In rural areas, the constant encroachment on small farms is oppressive to say the least.  However, this hindrance also takes place in urban areas.  Urban agriculture at times can be a catalyst, to gentrification.  It starts with a vacant lot being converted to a raised bed garden for the community.  If the community was invested, a few years past and chicken coops are added along with mural’s and nice fencing to add to the aesthetics.   Suddenly, the lot that use to be home to loitering and back pocket drug exchanges by high school kids tired of being broke.  Eventually, it becomes clean, prime real estate in the greater metropolitan area.  After five years, the old home of the late Mrs. Johnson is bought by a flip or flop realty company along with other homes on surrounding blocks.  The low-income aesthetic becomes the “new, trendy” neighborhood for new transplant elites from NYC relocating for affordability.  Once the community farmer or local urban farming non-profit puts in the sweat equity, the City sales the lot to build new condos starting at $250 K for 1,000 sq. ft. units.  While urban farms do add to the resolutions of food insecurity, the reality is it also has a different impact in some cases. 
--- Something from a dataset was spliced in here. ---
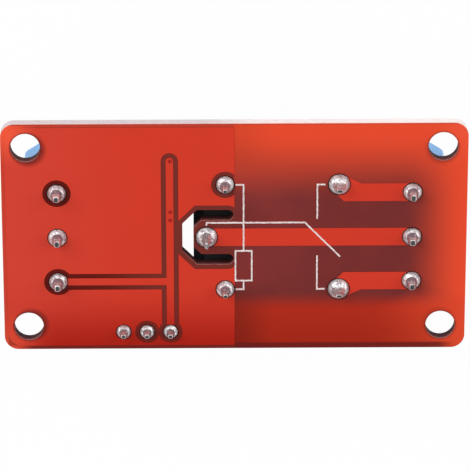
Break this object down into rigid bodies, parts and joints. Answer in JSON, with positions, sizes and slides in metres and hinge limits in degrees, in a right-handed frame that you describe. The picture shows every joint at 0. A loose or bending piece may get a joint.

A prime example is the Washington DC area of LeDroit Park, a working-class community neighboring Howard University and the “trendy, hip” area of Shaw.[1]  Shaw consists of affluent dwellers compared to LeDriot.[2]  With renovated row houses selling at $800,000 in Shaw and LeDroit being home to an urban farm located within a low-income housing area.[3]  Gentrification hits you right in the face.  According to a Civil Eats article "since 2001 the city's [DC] white population jumped 31 percent, while its Black population declined by 11 percent."[4]  Another example is the Peachtree & Pineworks homeless shelter located in downtown Atlanta, Georgia.  Operating since 1997 and managed by the Metro Atlanta Taskforce for the Homeless on August 28, 2017, after 20 years of operation the men’s shelter closed.  Although the relationship between the City and Shelter had been contentious since the beginning, the shelter housed a roof-top garden that was utilized as a job-training program.  The shelter sued and a settlement of $9.7 million was reached which included relocation fees.[5]  During the time of the shelters closing the City of Atlanta and United Way pledged $50 million to combat homelessness.[6]  Will other cities follow Atlanta’s lead in combating displacement and development?  What about the estimated four billion dollar, 30-year redevelopment project of over 500 acres in South Chicago.[7]  The list of examples is endless along with the number of urban gardening and farming initiatives surrounding these “up and coming” neighborhoods or as the developers of the Chicago project advertised it a “new community.” [8]  Mixed-use housing projects should include diversified income requirements to counter the displacement.  Reducing property taxes and rent control initiatives can be resolutions.  Also, encouraging residents to move to less populated rural areas and providing monetary incentives like South Dakota compensating lawyers is a plausible alternative. [9]  Once an urban farming initiative increases the value of a lot and gradually the neighborhood, the same people that beautified the neighborhood are often the first to be displaced.  Eventually, the concern of affordable housing is discussed after the building permits have long been issued.  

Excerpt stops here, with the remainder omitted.